Dienstag, 26. Januar 2010

Vom Rennen und gerannt werden

Als Kind tragen mich die Füsse überall hin – Nachmittage lang durch die Wälder in und um Erlenbach gestreift, das Tobel hoch und runtergerannt, im Garten von Steinplatte zu Steinplatte hüpfen, so schnell es geht. In den dunklen Stunden die 2km lange Lerchenbergstrasse hochgerannt, am besten in der Mitte der Strasse. (Wohl des überbordenden Lichts wegen, welches im Tobel nur so spärlich vorhanden ist, die Phantasie dafür umso grenzenloser die formbaren Büsche zur Maskerade bewegt)
Mit meinen Freunden war nur die maximale Geschwindigkeit schnell genug, um an neue Orte, zum Tennisspiel, zum Basketballplatz, und natürlich zu den Häusern der angebeteten Mädels zu kommen.

Die überaus einfache Formel des rennend, velofahrend Glück lautet wie folgt:
Glück (rennend) = Wind im Haar x vorbeiziehende Natur
Kein Glück entsteht hierbei nur, wenn entweder kein Wind das Haar umspielt, oder keine Natur vorbeizieht. Glatzenträger mögen ihre eigene Formel herleiten.

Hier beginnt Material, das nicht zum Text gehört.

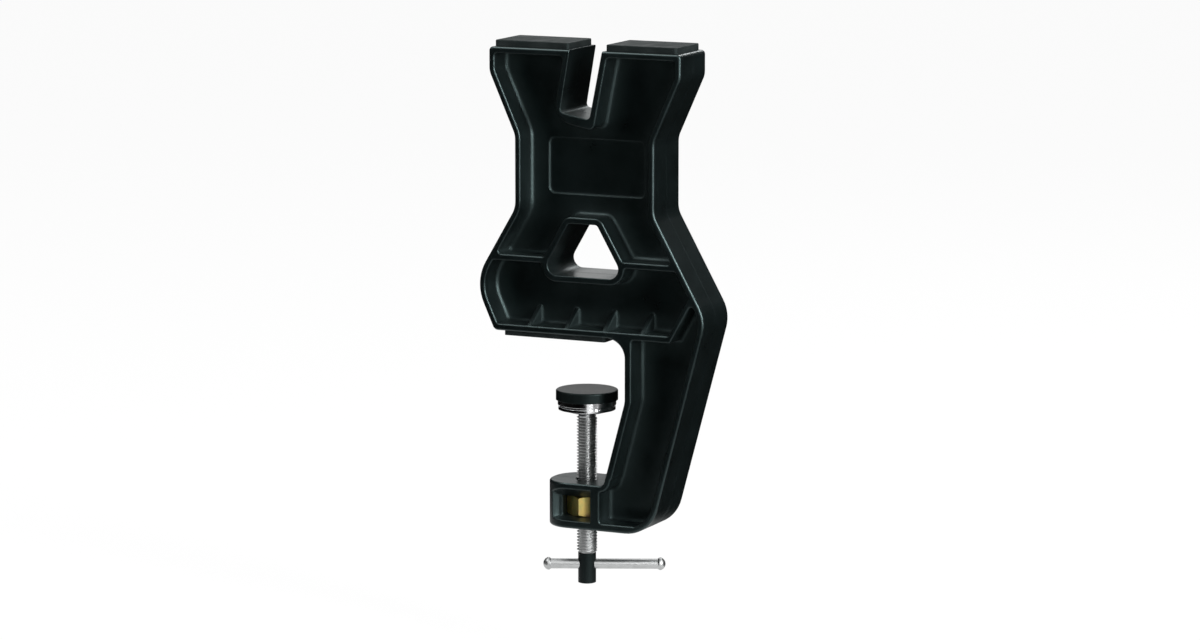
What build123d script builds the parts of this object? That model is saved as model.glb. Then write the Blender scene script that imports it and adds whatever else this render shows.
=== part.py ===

Später dann bemerkt eine meiner ersten Freundinnen: "Du rennst immer überall hin!" Zwar darf das "immer" getrost für später oft wiederholte Benutzung in die Welt der Östrogene gebettet werden, aber so ganz Unrecht hatte sie nicht. Treppen kann ich gar nicht anders als hochrennen – die Rolltreppe führt die Top Ten der Weltverbrechen an, kurz vor der Atombombe und verkochten Spaghetti.

20 Jahre später finde ich mich mitten in einem Halbmarathon wieder und frage mich: Was ist passiert? Zwar, ja, durchaus entstehen Glückgefühl im Danach und dem Davor. Aber muss es so mühselig sein? Muss man sich auf den Biss in eine erfrischende Zitrone bei der nächsten Verpflegungsstelle tatsächlich sooo freuen, weil man sonst nicht viel hat?

Was also ist passiert? Ich habe wieder einmal zuviel auf Leute gehört, von denen ich annahm, sie würden es besser wissen. Die und die Schuhe werden gebraucht. So muss gerannt werden. Und die Sportmedizin belegt… Dass vor 5 Jahren Stretching wichtig gewesen sein sollte, vor 4 wieder sogar schädlich, dann vor 3 unentbehrlich, vor zweien völlig irrelevant – vor einem Jahr dann definitiv Klarheit: Stretching ist bei Kälte so wichtig, weil einem sonst alle Bänder zerreissen, will man auch nur einen Zeh leicht anheben usw.
Dabei sind die Zeichen klar: Ich kaufe mir immer die härtesten Schuhe, die ich finden kann. Ich liebe Barfusswandern. Zu Hause tripple ich ebenso herum.

Irgendwann letzten Sommer lese ich von einem mexikanischen Indianerstamm, der für sein ausdauerndes Rennen bekannt sein soll. Aus der Wüste kommend, sollen sie einmal einen brutalen 100 Meilen Lauf gewonnen haben, um danach wieder quasi spurlos zurückzugehen. Ich bin fasziniert und entdecke die Welt der Ultramarathonläufer. Lese Geschichten von hart trinkenden Surfergirls, die am nächsten Tag lachend einen 100 Meilenlauf querfeldein bestreiten, nicht ohne dazwischen an den Verpflegungsstellen mit den Zuschauern Armzudrücken, oder das Baby zu füttern. Von Männern, die in der Wüste verschwinden, um zu rennenden Geistern zu werden. Von einem Jagdstil, der die Essenz der menschlichen körperlichen Vorteile erfasst. Zeitlupenvideos grosser Läufer.

Ein weiterer Puzzlestein fügt sich langsam aber stetig nahtlos ein. Es fühlt sich viel besser an, selbst nachzuforschen. Nächte lese ich mich in die neugeborenen Stunden: Vom Fuss, von grossen Menschen, vom Mut, mal etwas Anderes zu denken, "giving a shit".

Und renne. Renne, als wäre ich wieder Kind.